--- start ---
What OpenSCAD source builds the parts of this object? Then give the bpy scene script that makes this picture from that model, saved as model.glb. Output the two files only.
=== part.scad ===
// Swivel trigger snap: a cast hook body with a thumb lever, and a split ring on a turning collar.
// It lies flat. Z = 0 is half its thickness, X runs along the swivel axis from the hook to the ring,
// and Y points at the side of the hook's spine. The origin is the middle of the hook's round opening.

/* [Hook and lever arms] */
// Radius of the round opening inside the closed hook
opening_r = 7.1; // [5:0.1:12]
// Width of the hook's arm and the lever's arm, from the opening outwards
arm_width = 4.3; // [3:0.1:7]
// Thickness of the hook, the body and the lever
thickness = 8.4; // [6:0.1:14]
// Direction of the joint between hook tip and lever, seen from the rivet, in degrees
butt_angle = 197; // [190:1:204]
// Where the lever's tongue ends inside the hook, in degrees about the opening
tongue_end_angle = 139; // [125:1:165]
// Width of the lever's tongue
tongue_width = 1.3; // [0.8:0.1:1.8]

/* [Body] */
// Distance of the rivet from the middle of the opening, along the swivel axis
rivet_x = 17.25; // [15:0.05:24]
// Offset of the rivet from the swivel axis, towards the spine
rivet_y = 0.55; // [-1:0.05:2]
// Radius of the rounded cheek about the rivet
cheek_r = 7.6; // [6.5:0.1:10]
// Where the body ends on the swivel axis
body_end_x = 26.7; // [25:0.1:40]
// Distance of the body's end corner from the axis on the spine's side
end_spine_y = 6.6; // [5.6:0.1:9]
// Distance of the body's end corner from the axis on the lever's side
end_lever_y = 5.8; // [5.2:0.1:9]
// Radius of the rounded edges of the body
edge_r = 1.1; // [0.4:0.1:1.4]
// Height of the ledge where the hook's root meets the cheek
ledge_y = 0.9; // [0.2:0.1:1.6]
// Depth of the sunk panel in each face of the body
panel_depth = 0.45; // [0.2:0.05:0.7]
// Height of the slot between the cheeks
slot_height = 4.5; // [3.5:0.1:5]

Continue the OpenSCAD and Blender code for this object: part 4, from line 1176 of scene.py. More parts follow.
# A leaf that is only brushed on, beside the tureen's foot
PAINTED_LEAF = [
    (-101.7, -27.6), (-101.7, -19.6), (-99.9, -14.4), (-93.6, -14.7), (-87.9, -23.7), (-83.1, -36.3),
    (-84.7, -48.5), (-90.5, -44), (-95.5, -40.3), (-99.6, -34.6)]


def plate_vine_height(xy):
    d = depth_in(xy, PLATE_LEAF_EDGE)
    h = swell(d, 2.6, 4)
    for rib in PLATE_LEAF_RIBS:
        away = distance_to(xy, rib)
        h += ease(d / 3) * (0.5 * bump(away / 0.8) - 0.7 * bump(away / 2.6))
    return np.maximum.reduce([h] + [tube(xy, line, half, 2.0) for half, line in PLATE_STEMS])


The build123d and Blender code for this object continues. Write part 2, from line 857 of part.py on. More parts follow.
--- end ---
[What you need to do]
Word for word, quote all of the data above.

[Result for this exercise]
What OpenSCAD source builds the parts of this object? Then give the bpy scene script that makes this picture from that model, saved as model.glb. Output the two files only.
=== part.scad ===
// Swivel trigger snap: a cast hook body with a thumb lever, and a split ring on a turning collar.
// It lies flat. Z = 0 is half its thickness, X runs along the swivel axis from the hook to the ring,
// and Y points at the side of the hook's spine. The origin is the middle of the hook's round opening.

/* [Hook and lever arms] */
// Radius of the round opening inside the closed hook
opening_r = 7.1; // [5:0.1:12]
// Width of the hook's arm and the lever's arm, from the opening outwards
arm_width = 4.3; // [3:0.1:7]
// Thickness of the hook, the body and the lever
thickness = 8.4; // [6:0.1:14]
// Direction of the joint between hook tip and lever, seen from the rivet, in degrees
butt_angle = 197; // [190:1:204]
// Where the lever's tongue ends inside the hook, in degrees about the opening
tongue_end_angle = 139; // [125:1:165]
// Width of the lever's tongue
tongue_width = 1.3; // [0.8:0.1:1.8]

/* [Body] */
// Distance of the rivet from the middle of the opening, along the swivel axis
rivet_x = 17.25; // [15:0.05:24]
// Offset of the rivet from the swivel axis, towards the spine
rivet_y = 0.55; // [-1:0.05:2]
// Radius of the rounded cheek about the rivet
cheek_r = 7.6; // [6.5:0.1:10]
// Where the body ends on the swivel axis
body_end_x = 26.7; // [25:0.1:40]
// Distance of the body's end corner from the axis on the spine's side
end_spine_y = 6.6; // [5.6:0.1:9]
// Distance of the body's end corner from the axis on the lever's side
end_lever_y = 5.8; // [5.2:0.1:9]
// Radius of the rounded edges of the body
edge_r = 1.1; // [0.4:0.1:1.4]
// Height of the ledge where the hook's root meets the cheek
ledge_y = 0.9; // [0.2:0.1:1.6]
// Depth of the sunk panel in each face of the body
panel_depth = 0.45; // [0.2:0.05:0.7]
// Height of the slot between the cheeks
slot_height = 4.5; // [3.5:0.1:5]

Continue the OpenSCAD and Blender code for this object: part 4, from line 1176 of scene.py. More parts follow.
# A leaf that is only brushed on, beside the tureen's foot
PAINTED_LEAF = [
    (-101.7, -27.6), (-101.7, -19.6), (-99.9, -14.4), (-93.6, -14.7), (-87.9, -23.7), (-83.1, -36.3),
    (-84.7, -48.5), (-90.5, -44), (-95.5, -40.3), (-99.6, -34.6)]


def plate_vine_height(xy):
    d = depth_in(xy, PLATE_LEAF_EDGE)
    h = swell(d, 2.6, 4)
    for rib in PLATE_LEAF_RIBS:
        away = distance_to(xy, rib)
        h += ease(d / 3) * (0.5 * bump(away / 0.8) - 0.7 * bump(away / 2.6))
    return np.maximum.reduce([h] + [tube(xy, line, half, 2.0) for half, line in PLATE_STEMS])


The build123d and Blender code for this object continues. Write part 2, from line 857 of part.py on. More parts follow.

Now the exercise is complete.